Information shown ->
—————
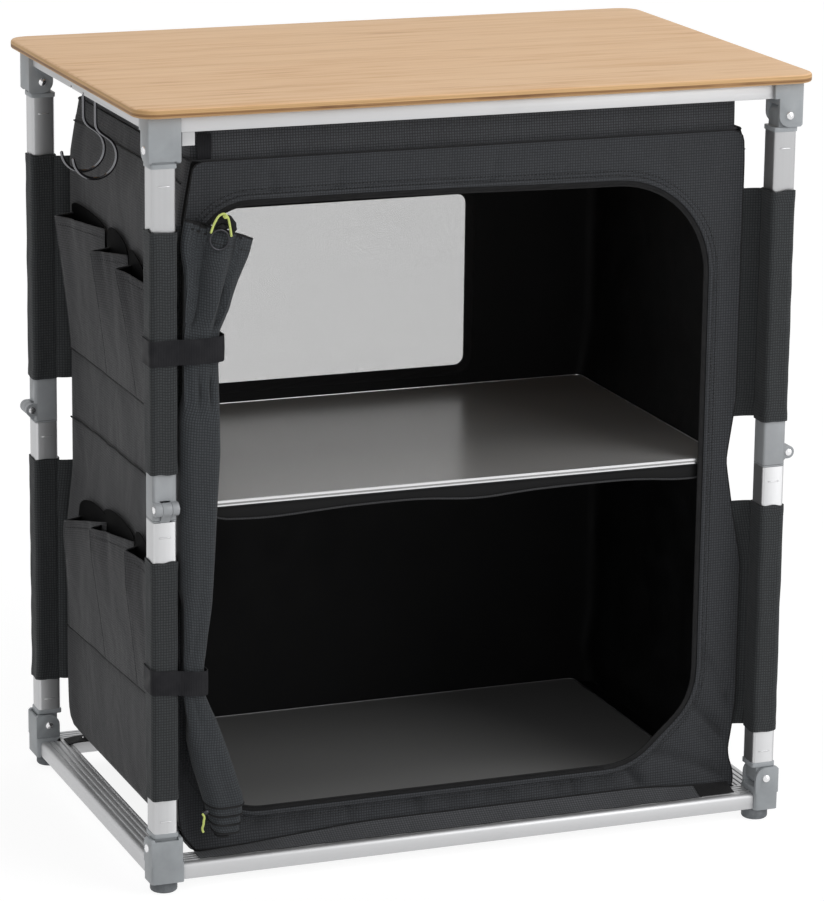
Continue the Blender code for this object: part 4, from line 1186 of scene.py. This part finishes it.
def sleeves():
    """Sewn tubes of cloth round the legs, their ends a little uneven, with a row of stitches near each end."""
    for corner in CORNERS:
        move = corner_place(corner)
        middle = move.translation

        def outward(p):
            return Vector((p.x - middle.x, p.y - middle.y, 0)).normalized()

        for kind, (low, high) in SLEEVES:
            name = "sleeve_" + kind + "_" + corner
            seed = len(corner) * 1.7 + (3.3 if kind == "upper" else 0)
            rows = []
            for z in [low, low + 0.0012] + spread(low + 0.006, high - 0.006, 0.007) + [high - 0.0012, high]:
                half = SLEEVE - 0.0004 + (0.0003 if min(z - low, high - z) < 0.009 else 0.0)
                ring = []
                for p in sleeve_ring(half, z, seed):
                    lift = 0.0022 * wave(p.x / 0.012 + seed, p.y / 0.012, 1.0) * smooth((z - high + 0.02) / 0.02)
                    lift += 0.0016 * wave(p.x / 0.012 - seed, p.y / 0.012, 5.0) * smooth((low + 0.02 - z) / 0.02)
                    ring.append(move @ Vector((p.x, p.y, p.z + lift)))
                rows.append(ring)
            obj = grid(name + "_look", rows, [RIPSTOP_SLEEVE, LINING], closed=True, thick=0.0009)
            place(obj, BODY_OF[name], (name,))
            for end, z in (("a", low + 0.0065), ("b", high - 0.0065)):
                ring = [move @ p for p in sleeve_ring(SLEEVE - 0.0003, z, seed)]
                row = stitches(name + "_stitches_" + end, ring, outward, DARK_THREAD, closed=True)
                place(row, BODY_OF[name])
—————
Aim of the exercise ->
Beginning at the top of the data, extract each line through the line containing "return Vector((p.x - middle.x, p.y" and return those lines exactly, with nothing added.

The response ->
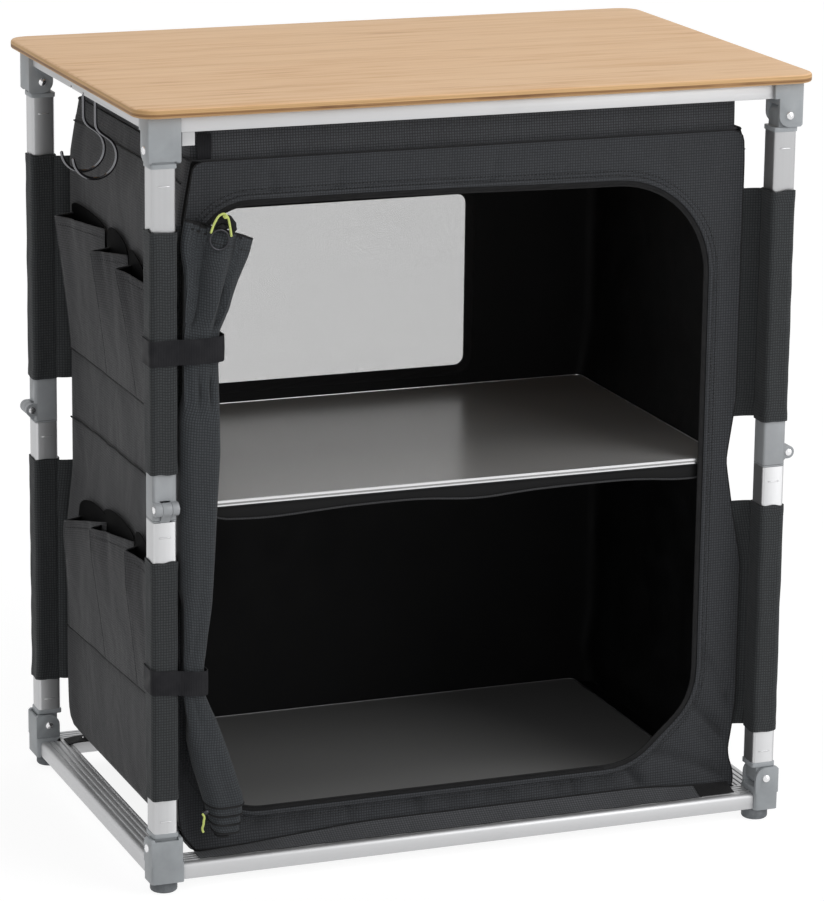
Continue the Blender code for this object: part 4, from line 1186 of scene.py. This part finishes it.
def sleeves():
    """Sewn tubes of cloth round the legs, their ends a little uneven, with a row of stitches near each end."""
    for corner in CORNERS:
        move = corner_place(corner)
        middle = move.translation

        def outward(p):
            return Vector((p.x - middle.x, p.y - middle.y, 0)).normalized()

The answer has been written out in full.